Derek McClain asked on Facebook: If you are a business that does online marketing, would you rather have someone's email address or have that same person as a Facebook Fan aka Person that “Likes” your page? Think about this one before you answer.
It's a great question. I'm not a fan of “or” with online marketing. I believe a multi-channel marketing approach increases overall response throughout your marketing. Facebook seems like a social media marketing mogul, but in reality Facebook is a huge email service provider. Think about how many actual messages you get within email as well as how many messages you get within Facebook. Email is a huge channel in Facebook's overall success!
That said, there's a very big difference between the two. Email is intrusive. It's actually a benefit of email, the marketer gets to interrupt the consumer. It's also risky… email is a lifeline to between the subscriber and the client but if it's abused, you're one click from an unsubscribe – or worse – a click to the junk filter. Marketers need to be careful with utilizing email, though, as susbcribers are becoming more sensitive.
An email address is a fantastic, high-value relationship to have with a consumer because you can leverage the address when you need the demand.

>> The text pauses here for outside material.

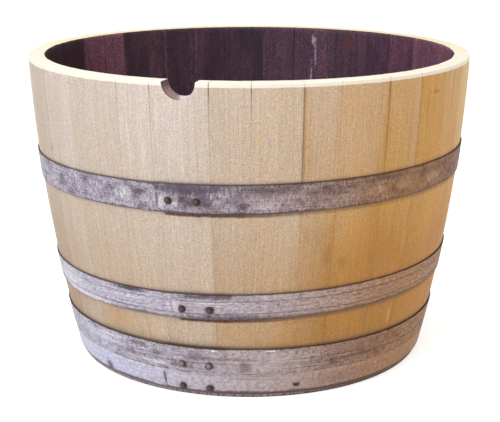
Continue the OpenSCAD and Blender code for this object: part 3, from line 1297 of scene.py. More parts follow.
def drill(
    piece: Object, radii: tuple[float, float], length: float, places: list[Matrix]
) -> None:
    """Bores round holes through a piece.

    Args:
        piece: The piece.
        radii: Radius at the low and at the high end of the drill.
        length: Its length.
        places: Where its middle goes for each hole, with its axis on local Z.
    """
    tools = []
    for place in places:
        shape = bmesh.new()
        bmesh.ops.create_cone(
            shape, cap_ends=True, segments=64, radius1=radii[0], radius2=radii[1], depth=length
        )
        bmesh.ops.transform(shape, matrix=place, verts=shape.verts)
        tools.append(settle("drill", shape))
        cut = piece.modifiers.new("cut", "BOOLEAN")
        cut.operation, cut.solver, cut.object = "DIFFERENCE", "EXACT", tools[-1]
    graph = bpy.context.evaluated_depsgraph_get()
    bored = bpy.data.meshes.new_from_object(piece.evaluated_get(graph))
    bored.set_sharp_from_angle(angle=SHARP)
    piece.modifiers.clear()
    piece.data = bored
    for tool in tools:
        bpy.data.objects.remove(tool)


def store(mesh: Mesh, names: Sequence[str], rows: list[tuple]) -> None:
    """Stores vectors on the points of a mesh, for its materials.

    Args:
        mesh: The mesh.
        names: Names of the attributes.
        rows: The vectors of each point, one for each name.
    """
    for name, vectors in zip(names, zip(*rows)):
        layer = mesh.attributes.new(name, "FLOAT_VECTOR", "POINT")
        layer.data.foreach_set("vector", [part for vector in vectors for part in vector])


# ---- pieces


class StaveFace(IntEnum):
    """Material index of each side of a stave."""

    OUTSIDE, INSIDE, RIM, FOOT, JOINT, BORE = range(6)


BLANK_SIDES = {
    (-1, 0, 0): StaveFace.JOINT, (1, 0, 0): StaveFace.JOINT, (0, -1, 0): StaveFace.OUTSIDE,
    (0, 1, 0): StaveFace.INSIDE, (0, 0, 1): StaveFace.RIM, (0, 0, -1): StaveFace.FOOT,
}  # fmt: skip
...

Facebook is a bit less intrusive (for now). Over time, as more and more businesses begin to utilize Facebook for marketing, the sensitivity of the consumer will begin to increase. However, Facebook is still fairly non-intrusive. It's not much of an interruption for a company to post an update to my wall once or twice a day. It's easy to glance at and consume without being too pushy.
A Facebook follower is a fantastic, long-term relationship to have with a consumer because they are passively observing your brand and obviously care about your company.
So – my answer is “it depends”… and “both”. Each channel across online marketing technologies has behavior associated with it. Even each channel within the social media space has different expectations from the users. Use each wisely, observe the users' behavior as you interact with them.